Au moment où nous écrivons ces lignes, des dizaines, voire des centaines de milliers de personnes continuent de défiler dans plusieurs villes en Algérie et au Soudan pour défier les pouvoirs en place. Ceux-ci tentent de faire quelques concessions de façade pour calmer la contestation mais celle-ci continue d’occuper la rue. Nous reproduisons ci-dessous l’éditorial du journal « Lutte Ouvrière » daté du 19 avril de nos camarades de l’organisation du même nom qui militent en France.

Depuis plusieurs semaines, en Algérie et au Soudan, la population est parvenue à ébranler les dictatures en place depuis des dizaines d’années, à force de mobilisations massives et déterminées.
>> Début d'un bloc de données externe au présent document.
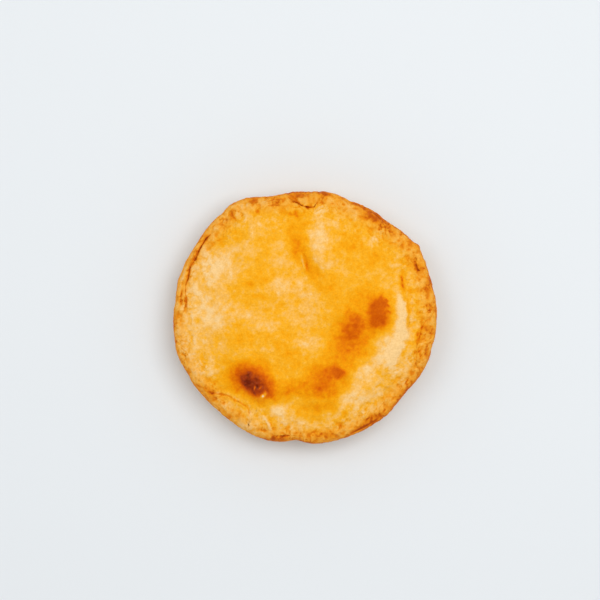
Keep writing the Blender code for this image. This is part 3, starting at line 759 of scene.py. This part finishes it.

En Algérie, après les manifestations qui ont commencé en février, la population a obtenu la démission de Bouteflika, qui était au pouvoir depuis vingt ans. Le nouveau gouvernement a promis la tenue d’un scrutin présidentiel le 4 juillet prochain. Il espère ainsi canaliser l’aspiration au changement exprimée par la population et faire élire un homme qui assurerait la continuité du régime.
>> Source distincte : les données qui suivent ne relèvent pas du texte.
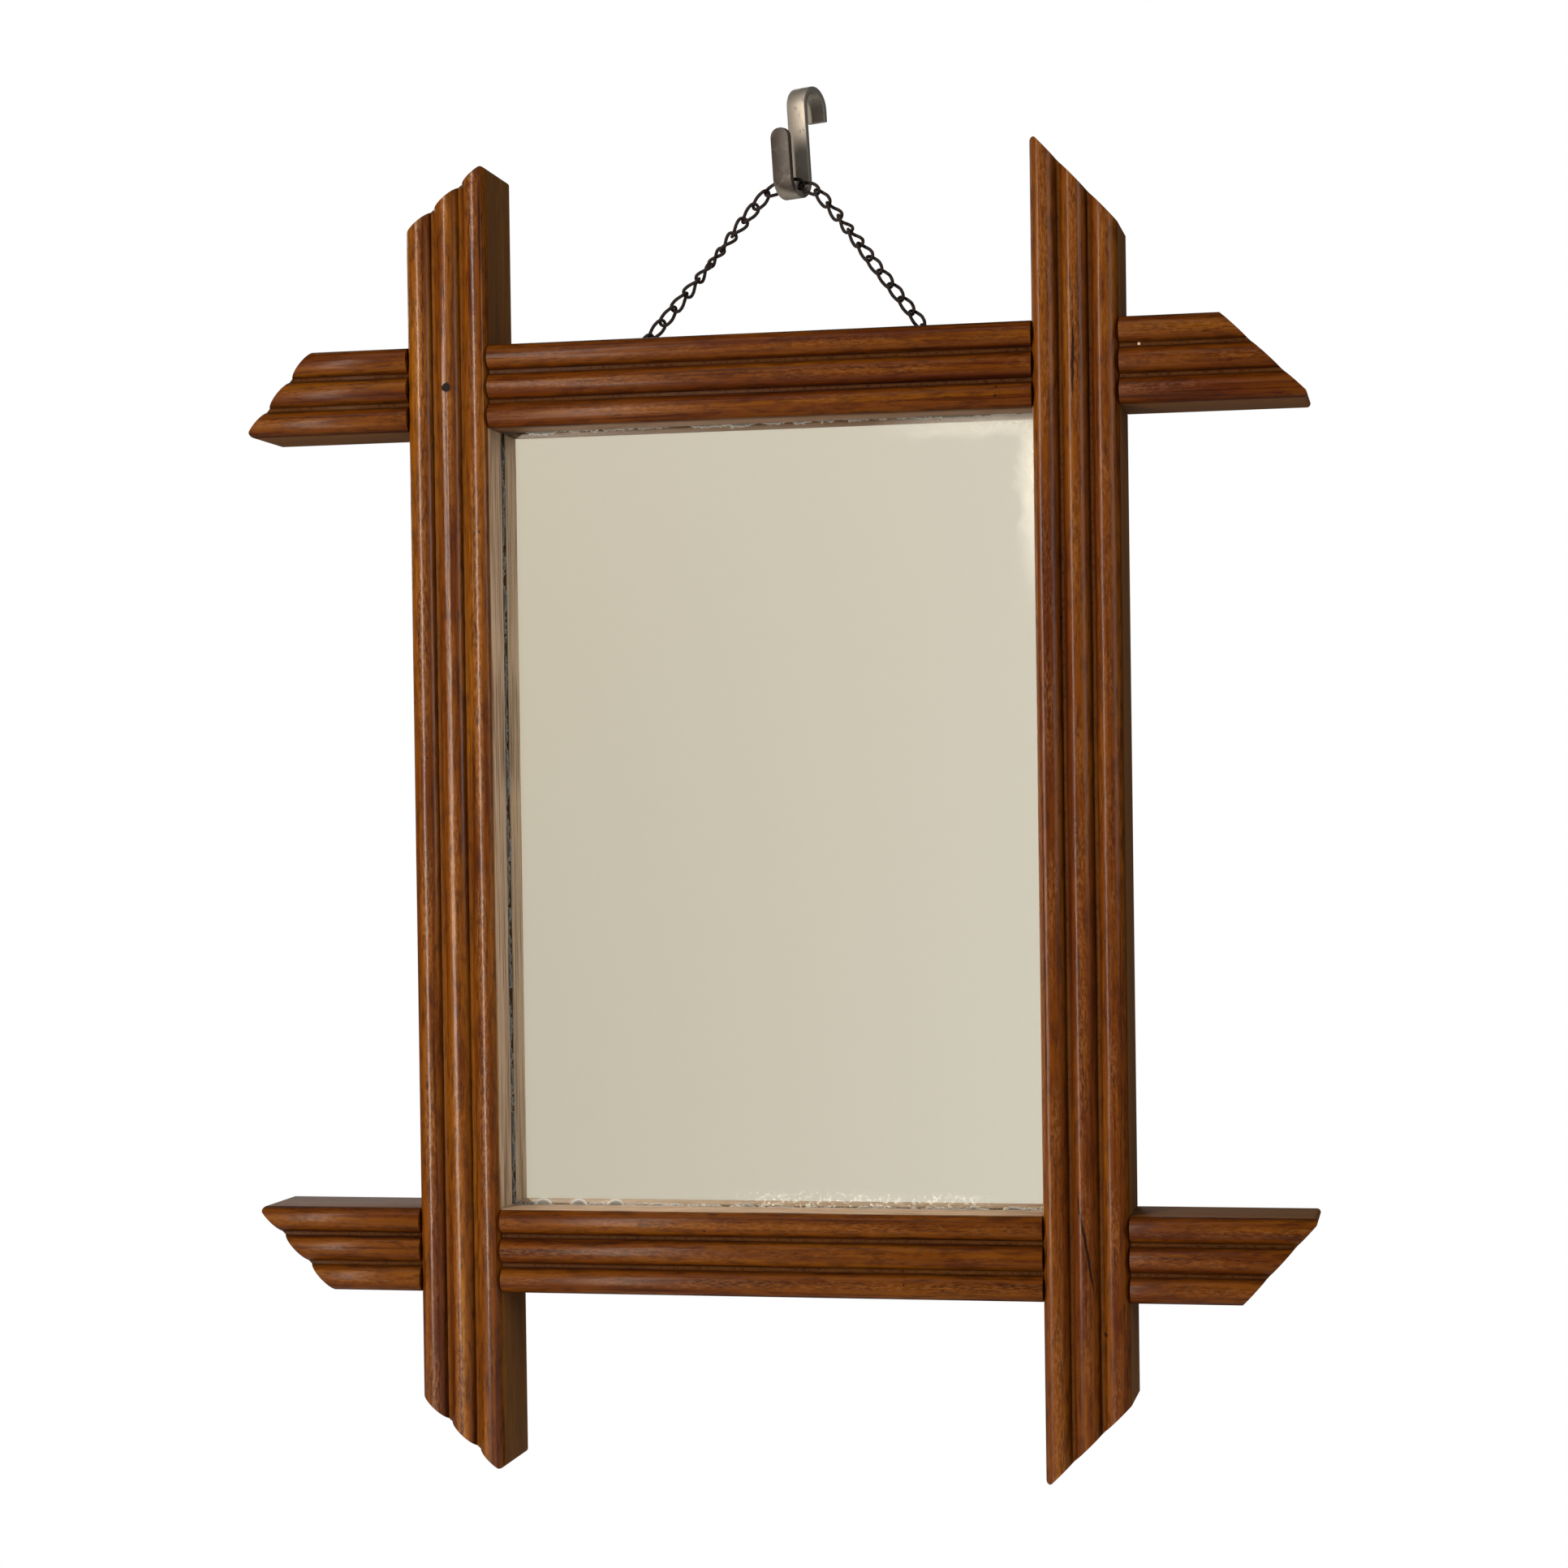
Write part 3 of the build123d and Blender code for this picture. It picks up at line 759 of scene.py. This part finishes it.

Les manifestations qui ont eu lieu dans tout le pays le 12 avril montrent que la majorité de la population ne veut pas se contenter d’un ravalement de façade et refuse d’accorder la moindre confiance à ceux qui ont dirigé le pays avec Bouteflika en réprimant toute opposition.

Cette méfiance est d’autant plus justifiée qu’au-delà de la clique de privilégiés et d’affairistes qui s’accaparent le sommet de l’État, c’est tout l’appareil répressif de la dictature, à commencer par l’armée, qui reste en place. Et si, pour le moment, l’état-major n’a pas fait le choix de réprimer les manifestations, ses dirigeants n’ont pas hésité dans le passé à faire tirer à de nombreuses reprises sur la population.

Au Soudan, depuis quatre mois, des manifestations se déroulaient contre le renchérissement des produits de première nécessité, comme le sucre et le pain dont le prix avait été multiplié par trois. Malgré la répression, les manifestations ont continué de s’amplifier. Finalement, le 11 avril, l’armée a décidé de lâcher le dictateur en place depuis trente ans, organisant un coup d’État pour mettre en place un Conseil militaire de transition.

Contre ce qu’ils dénonçaient comme une photocopie du régime, des milliers de manifestants ont continué de descendre dans la rue, défiant le couvre-feu instauré par les nouvelles autorités et obligeant le chef du Conseil militaire à peine installé à démissionner. « En deux jours, nous avons renversé deux présidents », scandaient fièrement les manifestants soudanais.

Les travailleurs et les classes populaires qui se sont mobilisés massivement en Algérie et au Soudan contre la dictature ont toutes les raisons d’être fiers. Ils ont montré qu’en luttant collectivement et d’une façon déterminée ils représentent une force énorme.

Mais ce qui se passe aussi bien en Algérie qu’au Soudan nous montre aussi que cette force ne peut être efficace qu’à condition d’être guidée par une politique qui se place du point de vue des intérêts de classe des exploités. Cela nécessite que les exploités se donnent une organisation représentant à la fois ces intérêts et une perspective pour l’ensemble de la société.

La grande bourgeoisie, les classes privilégiées ont à leur disposition un arsenal politique et des forces de répression pour défendre leur domination. Ces serviteurs politiques ou militaires ont les moyens d’inventer une multitude de subterfuges pour tromper la majorité pauvre de la population et tenter de la conduire vers des voies de garage.